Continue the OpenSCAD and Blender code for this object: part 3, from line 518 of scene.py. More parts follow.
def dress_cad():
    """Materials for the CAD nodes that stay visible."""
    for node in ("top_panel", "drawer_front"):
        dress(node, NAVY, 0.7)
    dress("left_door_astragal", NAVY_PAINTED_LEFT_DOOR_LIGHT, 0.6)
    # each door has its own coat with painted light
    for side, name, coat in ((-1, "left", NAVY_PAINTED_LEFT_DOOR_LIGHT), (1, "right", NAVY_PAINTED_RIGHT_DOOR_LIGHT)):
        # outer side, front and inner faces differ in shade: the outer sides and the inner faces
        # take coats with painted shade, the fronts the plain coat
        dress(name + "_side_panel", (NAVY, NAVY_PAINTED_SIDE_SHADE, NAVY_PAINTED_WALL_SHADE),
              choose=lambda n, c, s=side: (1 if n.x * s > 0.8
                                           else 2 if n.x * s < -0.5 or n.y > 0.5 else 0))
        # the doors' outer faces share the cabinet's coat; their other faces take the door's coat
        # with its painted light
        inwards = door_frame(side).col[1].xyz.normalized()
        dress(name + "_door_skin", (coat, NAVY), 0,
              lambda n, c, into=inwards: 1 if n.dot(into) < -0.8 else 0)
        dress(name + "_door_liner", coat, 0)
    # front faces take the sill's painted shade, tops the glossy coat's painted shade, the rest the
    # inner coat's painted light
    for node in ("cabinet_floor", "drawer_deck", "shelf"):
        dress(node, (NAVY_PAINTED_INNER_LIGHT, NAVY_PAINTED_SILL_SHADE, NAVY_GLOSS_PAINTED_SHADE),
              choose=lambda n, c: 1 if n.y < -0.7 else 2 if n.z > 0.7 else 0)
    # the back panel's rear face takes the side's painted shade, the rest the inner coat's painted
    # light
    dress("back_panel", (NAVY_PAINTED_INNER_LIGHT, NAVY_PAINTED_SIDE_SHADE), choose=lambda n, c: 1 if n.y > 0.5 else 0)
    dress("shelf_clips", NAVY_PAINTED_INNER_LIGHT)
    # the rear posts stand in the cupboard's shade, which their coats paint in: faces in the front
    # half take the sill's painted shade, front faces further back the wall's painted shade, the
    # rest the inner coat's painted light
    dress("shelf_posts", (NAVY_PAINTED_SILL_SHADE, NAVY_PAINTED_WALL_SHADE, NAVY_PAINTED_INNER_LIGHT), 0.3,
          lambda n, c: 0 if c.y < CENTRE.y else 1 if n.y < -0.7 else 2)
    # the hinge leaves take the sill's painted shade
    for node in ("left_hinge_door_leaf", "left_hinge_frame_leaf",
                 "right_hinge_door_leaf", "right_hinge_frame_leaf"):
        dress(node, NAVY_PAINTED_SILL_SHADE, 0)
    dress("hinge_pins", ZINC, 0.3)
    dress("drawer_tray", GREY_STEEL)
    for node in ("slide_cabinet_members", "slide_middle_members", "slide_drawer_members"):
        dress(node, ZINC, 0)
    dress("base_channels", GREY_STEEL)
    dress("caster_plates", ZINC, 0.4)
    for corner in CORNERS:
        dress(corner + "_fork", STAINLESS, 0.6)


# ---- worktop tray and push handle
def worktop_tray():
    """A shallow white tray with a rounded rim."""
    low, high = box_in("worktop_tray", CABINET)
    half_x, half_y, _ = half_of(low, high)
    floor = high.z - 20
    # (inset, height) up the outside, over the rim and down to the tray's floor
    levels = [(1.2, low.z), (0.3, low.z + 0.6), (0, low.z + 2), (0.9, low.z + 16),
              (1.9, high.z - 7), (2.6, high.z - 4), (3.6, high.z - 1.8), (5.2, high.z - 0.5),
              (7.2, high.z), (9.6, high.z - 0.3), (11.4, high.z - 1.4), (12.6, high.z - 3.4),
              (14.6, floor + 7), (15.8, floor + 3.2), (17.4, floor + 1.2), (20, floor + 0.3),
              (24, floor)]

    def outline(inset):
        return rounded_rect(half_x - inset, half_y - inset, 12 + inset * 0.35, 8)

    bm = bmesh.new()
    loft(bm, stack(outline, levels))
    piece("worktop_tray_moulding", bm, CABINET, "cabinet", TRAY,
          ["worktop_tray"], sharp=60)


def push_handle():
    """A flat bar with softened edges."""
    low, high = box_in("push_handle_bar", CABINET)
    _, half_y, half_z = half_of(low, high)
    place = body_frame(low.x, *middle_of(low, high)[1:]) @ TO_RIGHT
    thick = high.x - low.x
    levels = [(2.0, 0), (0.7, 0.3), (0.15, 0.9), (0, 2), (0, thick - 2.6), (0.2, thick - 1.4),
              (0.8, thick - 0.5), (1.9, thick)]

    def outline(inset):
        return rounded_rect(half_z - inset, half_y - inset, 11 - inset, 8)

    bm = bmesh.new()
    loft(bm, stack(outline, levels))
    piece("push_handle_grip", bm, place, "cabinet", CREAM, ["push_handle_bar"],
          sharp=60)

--

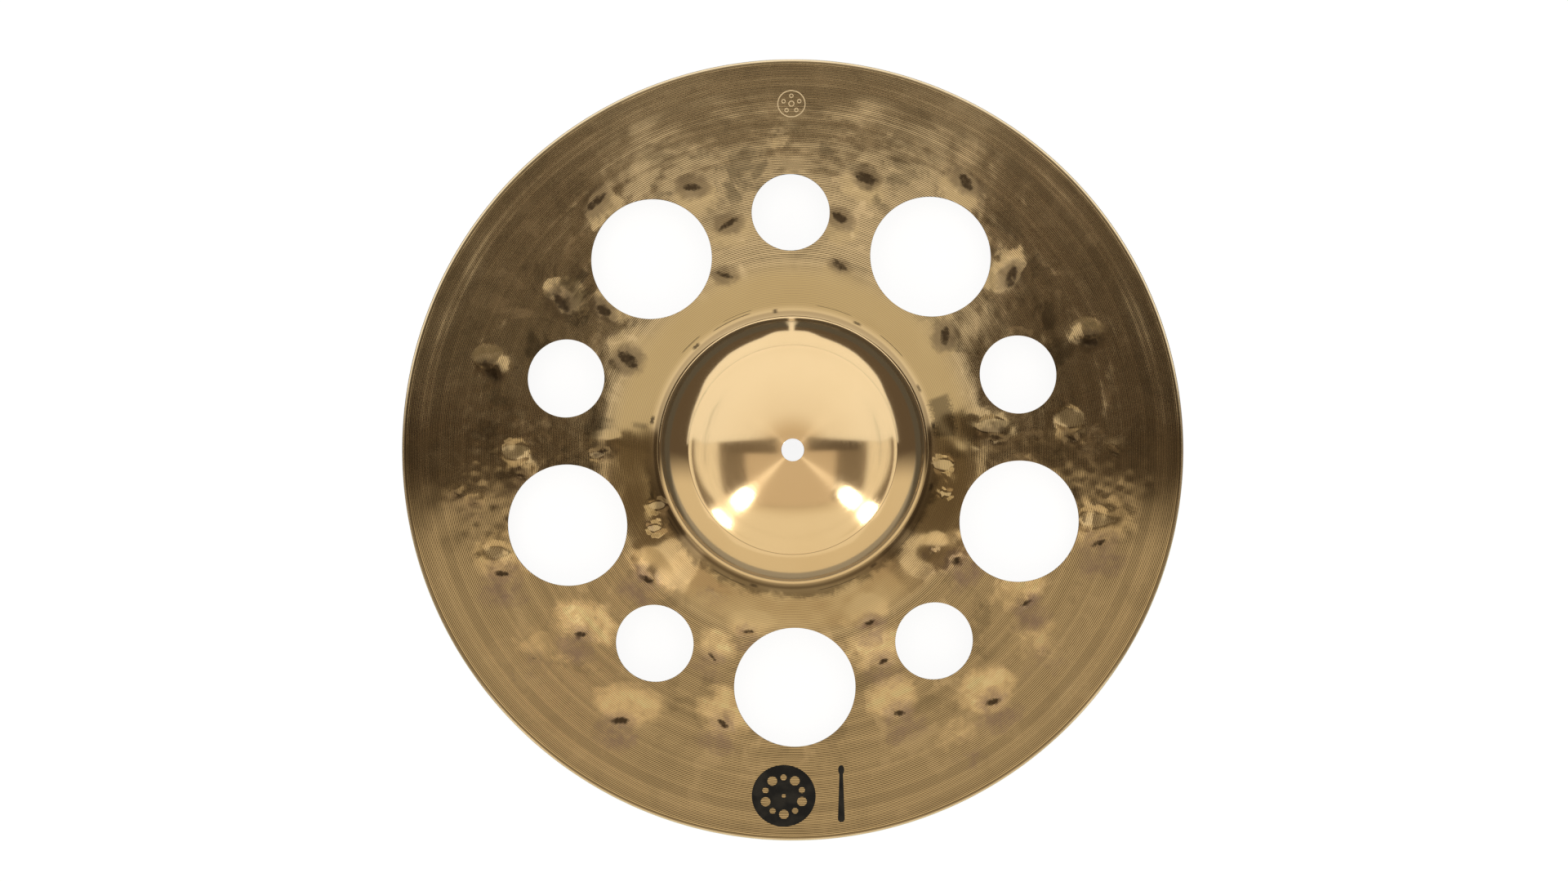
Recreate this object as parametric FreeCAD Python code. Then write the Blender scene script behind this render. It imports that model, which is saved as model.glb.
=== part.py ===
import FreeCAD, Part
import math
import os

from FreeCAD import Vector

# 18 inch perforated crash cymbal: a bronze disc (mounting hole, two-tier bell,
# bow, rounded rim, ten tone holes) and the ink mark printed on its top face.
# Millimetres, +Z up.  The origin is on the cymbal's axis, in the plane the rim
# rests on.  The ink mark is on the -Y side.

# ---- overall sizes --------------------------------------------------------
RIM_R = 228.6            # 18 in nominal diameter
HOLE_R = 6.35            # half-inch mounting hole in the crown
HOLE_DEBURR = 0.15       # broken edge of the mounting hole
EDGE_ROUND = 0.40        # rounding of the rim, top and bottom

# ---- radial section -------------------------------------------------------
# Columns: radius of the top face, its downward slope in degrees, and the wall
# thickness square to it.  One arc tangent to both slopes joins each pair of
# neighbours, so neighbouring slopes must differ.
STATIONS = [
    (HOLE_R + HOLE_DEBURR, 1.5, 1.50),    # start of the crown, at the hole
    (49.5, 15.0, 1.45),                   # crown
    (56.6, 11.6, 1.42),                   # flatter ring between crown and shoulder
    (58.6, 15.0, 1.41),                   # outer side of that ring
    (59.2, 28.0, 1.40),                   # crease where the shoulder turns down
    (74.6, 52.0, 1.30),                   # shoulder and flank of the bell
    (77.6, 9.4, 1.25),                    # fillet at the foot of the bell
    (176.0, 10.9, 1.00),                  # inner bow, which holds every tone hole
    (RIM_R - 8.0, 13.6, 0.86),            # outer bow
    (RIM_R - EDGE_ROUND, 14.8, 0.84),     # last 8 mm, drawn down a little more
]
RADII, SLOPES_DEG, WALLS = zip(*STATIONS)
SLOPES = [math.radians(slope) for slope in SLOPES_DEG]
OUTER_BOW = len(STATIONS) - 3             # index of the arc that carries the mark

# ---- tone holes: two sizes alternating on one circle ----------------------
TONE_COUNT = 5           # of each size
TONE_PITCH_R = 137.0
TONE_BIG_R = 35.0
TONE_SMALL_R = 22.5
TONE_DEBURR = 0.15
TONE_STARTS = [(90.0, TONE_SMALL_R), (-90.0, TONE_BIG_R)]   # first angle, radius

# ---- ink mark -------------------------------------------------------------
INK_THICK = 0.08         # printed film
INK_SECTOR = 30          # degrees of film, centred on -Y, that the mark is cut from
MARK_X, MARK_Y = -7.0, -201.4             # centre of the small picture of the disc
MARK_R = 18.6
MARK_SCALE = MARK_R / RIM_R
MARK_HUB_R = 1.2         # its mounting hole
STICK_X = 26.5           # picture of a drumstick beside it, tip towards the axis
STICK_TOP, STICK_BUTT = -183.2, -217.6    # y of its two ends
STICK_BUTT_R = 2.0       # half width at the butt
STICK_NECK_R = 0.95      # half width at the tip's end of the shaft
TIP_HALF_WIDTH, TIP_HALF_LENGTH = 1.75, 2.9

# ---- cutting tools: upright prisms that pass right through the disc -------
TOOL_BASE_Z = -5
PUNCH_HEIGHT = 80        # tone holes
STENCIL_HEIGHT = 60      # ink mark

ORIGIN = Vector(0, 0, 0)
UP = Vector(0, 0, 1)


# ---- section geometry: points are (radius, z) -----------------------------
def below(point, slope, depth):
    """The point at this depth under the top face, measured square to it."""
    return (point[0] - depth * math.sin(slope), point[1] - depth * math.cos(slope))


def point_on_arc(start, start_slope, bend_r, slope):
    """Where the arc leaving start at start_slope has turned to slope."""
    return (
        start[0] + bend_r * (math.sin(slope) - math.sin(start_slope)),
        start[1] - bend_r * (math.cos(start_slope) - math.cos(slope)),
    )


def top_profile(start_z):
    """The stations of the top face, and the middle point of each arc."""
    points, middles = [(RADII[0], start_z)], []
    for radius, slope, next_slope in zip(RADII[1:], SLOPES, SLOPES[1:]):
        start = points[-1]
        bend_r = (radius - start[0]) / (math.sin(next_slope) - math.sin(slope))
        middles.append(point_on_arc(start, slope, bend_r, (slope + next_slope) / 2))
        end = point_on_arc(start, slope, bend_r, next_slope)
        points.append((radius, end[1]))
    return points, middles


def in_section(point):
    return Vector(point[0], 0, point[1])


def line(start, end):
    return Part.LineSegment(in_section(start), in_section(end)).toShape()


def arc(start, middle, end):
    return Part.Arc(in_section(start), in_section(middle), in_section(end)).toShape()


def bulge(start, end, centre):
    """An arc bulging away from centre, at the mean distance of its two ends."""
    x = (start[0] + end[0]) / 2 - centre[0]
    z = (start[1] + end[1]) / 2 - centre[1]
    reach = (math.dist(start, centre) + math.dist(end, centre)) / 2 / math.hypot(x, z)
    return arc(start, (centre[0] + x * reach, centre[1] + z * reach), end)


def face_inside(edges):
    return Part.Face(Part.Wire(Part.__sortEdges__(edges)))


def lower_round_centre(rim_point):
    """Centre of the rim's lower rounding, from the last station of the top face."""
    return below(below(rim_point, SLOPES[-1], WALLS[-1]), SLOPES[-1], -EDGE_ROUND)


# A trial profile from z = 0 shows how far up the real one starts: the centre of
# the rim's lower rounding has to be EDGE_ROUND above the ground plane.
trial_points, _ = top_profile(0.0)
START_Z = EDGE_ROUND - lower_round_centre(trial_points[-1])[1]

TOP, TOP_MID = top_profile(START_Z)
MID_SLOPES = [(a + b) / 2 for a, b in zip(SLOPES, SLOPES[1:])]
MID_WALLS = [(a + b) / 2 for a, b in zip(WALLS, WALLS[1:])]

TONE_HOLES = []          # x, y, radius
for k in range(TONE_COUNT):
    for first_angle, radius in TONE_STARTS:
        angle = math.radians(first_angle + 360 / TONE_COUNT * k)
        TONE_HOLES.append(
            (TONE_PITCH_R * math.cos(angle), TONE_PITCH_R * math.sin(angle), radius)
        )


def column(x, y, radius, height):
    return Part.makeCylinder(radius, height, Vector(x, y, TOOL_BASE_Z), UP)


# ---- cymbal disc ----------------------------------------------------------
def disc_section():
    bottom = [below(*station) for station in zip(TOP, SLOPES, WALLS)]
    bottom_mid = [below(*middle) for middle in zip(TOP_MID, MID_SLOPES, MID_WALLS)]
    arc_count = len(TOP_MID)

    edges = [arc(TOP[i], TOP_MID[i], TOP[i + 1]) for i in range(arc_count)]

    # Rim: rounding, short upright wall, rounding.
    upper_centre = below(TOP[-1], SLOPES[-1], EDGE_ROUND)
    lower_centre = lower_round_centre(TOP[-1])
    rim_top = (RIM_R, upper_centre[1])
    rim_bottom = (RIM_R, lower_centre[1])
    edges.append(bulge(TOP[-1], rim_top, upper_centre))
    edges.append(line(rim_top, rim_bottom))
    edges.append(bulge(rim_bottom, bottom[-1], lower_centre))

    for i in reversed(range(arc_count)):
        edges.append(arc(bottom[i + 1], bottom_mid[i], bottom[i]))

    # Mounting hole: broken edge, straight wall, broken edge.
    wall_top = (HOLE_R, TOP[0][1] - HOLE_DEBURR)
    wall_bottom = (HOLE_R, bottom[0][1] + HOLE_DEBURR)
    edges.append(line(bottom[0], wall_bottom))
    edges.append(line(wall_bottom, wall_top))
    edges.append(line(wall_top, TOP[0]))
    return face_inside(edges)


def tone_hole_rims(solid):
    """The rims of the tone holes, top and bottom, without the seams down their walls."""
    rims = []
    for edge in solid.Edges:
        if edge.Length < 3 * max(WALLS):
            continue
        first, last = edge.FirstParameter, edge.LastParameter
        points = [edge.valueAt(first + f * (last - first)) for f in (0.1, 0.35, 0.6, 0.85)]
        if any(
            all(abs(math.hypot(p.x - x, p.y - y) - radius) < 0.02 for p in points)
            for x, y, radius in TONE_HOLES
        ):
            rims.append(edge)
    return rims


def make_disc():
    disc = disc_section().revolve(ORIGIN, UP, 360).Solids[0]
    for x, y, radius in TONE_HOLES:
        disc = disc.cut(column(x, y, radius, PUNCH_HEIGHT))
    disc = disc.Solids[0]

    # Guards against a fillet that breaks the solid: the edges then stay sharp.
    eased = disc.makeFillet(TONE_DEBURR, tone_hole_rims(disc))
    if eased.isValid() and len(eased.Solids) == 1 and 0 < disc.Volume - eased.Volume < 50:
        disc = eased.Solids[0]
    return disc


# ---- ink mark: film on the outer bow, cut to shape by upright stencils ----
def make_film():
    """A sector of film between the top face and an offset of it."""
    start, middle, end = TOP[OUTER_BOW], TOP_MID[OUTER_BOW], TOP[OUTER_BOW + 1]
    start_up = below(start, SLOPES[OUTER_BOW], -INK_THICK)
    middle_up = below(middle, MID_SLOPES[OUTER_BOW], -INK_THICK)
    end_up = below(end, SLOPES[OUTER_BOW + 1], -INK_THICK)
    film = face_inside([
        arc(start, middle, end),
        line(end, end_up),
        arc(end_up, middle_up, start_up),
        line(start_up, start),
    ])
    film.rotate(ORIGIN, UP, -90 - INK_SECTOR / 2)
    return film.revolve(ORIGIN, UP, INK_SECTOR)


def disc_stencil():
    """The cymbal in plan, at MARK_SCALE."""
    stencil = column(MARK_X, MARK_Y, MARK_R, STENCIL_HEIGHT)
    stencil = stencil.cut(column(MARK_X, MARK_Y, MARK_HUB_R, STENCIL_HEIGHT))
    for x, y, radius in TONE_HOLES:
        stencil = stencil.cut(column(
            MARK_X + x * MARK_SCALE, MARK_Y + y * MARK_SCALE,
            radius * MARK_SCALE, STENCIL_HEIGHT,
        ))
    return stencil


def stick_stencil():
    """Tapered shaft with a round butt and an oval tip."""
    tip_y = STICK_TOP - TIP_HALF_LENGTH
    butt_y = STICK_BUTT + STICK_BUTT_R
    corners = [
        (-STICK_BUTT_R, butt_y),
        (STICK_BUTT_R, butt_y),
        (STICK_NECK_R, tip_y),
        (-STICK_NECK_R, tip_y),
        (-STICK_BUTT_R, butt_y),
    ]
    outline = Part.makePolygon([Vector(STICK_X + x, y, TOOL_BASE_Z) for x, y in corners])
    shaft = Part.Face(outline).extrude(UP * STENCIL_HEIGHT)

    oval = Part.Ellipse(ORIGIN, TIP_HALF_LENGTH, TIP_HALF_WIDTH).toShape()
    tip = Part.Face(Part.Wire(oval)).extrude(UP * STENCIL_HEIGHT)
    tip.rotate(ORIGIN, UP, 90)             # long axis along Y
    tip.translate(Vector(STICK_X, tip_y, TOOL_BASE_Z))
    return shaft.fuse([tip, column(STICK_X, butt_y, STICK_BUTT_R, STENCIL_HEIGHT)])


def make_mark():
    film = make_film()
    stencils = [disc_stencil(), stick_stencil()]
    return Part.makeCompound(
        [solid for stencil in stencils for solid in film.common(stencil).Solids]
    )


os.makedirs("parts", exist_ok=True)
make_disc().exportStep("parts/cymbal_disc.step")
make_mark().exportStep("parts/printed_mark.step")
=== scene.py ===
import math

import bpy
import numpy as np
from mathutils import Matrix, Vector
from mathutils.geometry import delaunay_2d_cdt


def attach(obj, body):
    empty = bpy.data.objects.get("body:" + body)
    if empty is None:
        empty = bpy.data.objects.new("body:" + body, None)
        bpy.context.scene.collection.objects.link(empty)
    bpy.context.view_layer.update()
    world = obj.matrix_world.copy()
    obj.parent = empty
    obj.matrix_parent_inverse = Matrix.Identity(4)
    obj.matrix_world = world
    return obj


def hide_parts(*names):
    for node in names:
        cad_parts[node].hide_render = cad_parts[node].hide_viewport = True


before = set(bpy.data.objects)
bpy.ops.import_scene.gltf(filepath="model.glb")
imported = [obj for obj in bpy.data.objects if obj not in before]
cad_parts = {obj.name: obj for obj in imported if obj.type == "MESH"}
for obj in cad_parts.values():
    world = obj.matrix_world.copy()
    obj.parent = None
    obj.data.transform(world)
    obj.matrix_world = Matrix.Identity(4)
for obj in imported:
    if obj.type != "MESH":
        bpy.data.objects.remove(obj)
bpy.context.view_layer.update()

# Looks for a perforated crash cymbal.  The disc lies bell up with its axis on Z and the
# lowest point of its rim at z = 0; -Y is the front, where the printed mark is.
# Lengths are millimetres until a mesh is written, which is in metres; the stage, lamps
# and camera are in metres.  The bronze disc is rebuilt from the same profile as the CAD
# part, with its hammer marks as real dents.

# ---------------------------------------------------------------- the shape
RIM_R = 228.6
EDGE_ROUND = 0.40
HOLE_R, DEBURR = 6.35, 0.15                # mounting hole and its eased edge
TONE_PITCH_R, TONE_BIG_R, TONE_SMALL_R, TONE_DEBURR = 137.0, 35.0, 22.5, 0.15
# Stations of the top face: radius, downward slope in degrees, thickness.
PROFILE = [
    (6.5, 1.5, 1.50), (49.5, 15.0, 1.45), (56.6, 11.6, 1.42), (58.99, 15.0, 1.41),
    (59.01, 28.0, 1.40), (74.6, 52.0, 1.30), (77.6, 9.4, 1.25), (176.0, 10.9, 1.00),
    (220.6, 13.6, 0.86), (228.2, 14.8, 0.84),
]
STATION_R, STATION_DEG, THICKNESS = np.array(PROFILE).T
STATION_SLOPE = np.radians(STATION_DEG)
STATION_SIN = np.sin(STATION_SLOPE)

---

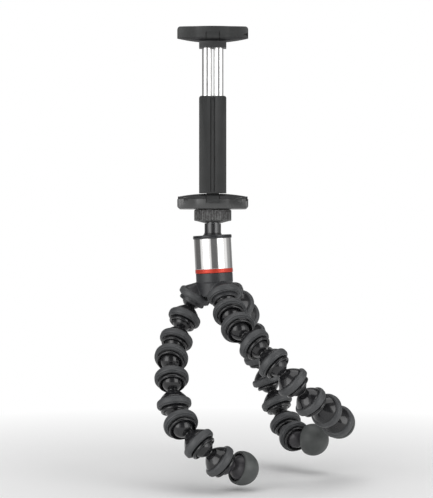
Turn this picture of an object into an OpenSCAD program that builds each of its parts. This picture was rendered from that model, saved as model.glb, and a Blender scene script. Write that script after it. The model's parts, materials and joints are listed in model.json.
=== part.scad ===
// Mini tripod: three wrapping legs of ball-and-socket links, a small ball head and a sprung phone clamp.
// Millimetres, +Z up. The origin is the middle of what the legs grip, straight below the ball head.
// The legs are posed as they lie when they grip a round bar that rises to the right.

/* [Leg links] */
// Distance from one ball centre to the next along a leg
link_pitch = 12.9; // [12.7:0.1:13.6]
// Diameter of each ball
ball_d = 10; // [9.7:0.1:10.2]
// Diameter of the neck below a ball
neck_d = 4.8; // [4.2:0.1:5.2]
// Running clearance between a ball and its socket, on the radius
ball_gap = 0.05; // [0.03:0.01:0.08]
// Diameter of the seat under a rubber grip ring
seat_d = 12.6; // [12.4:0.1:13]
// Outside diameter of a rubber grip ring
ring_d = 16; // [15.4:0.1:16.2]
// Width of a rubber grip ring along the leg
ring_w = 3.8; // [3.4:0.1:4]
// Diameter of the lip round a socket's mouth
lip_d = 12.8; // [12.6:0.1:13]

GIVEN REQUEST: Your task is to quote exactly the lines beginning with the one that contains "butt_y, STICK_BUTT_R, STENCIL_HEIGHT)])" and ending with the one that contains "before = set(bpy.data.objects)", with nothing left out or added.

ANSWER TO THE TASK:
    return shaft.fuse([tip, column(STICK_X, butt_y, STICK_BUTT_R, STENCIL_HEIGHT)])


def make_mark():
    film = make_film()
    stencils = [disc_stencil(), stick_stencil()]
    return Part.makeCompound(
        [solid for stencil in stencils for solid in film.common(stencil).Solids]
    )


os.makedirs("parts", exist_ok=True)
make_disc().exportStep("parts/cymbal_disc.step")
make_mark().exportStep("parts/printed_mark.step")
=== scene.py ===
import math

import bpy
import numpy as np
from mathutils import Matrix, Vector
from mathutils.geometry import delaunay_2d_cdt


def attach(obj, body):
    empty = bpy.data.objects.get("body:" + body)
    if empty is None:
        empty = bpy.data.objects.new("body:" + body, None)
        bpy.context.scene.collection.objects.link(empty)
    bpy.context.view_layer.update()
    world = obj.matrix_world.copy()
    obj.parent = empty
    obj.matrix_parent_inverse = Matrix.Identity(4)
    obj.matrix_world = world
    return obj


def hide_parts(*names):
    for node in names:
        cad_parts[node].hide_render = cad_parts[node].hide_viewport = True


before = set(bpy.data.objects)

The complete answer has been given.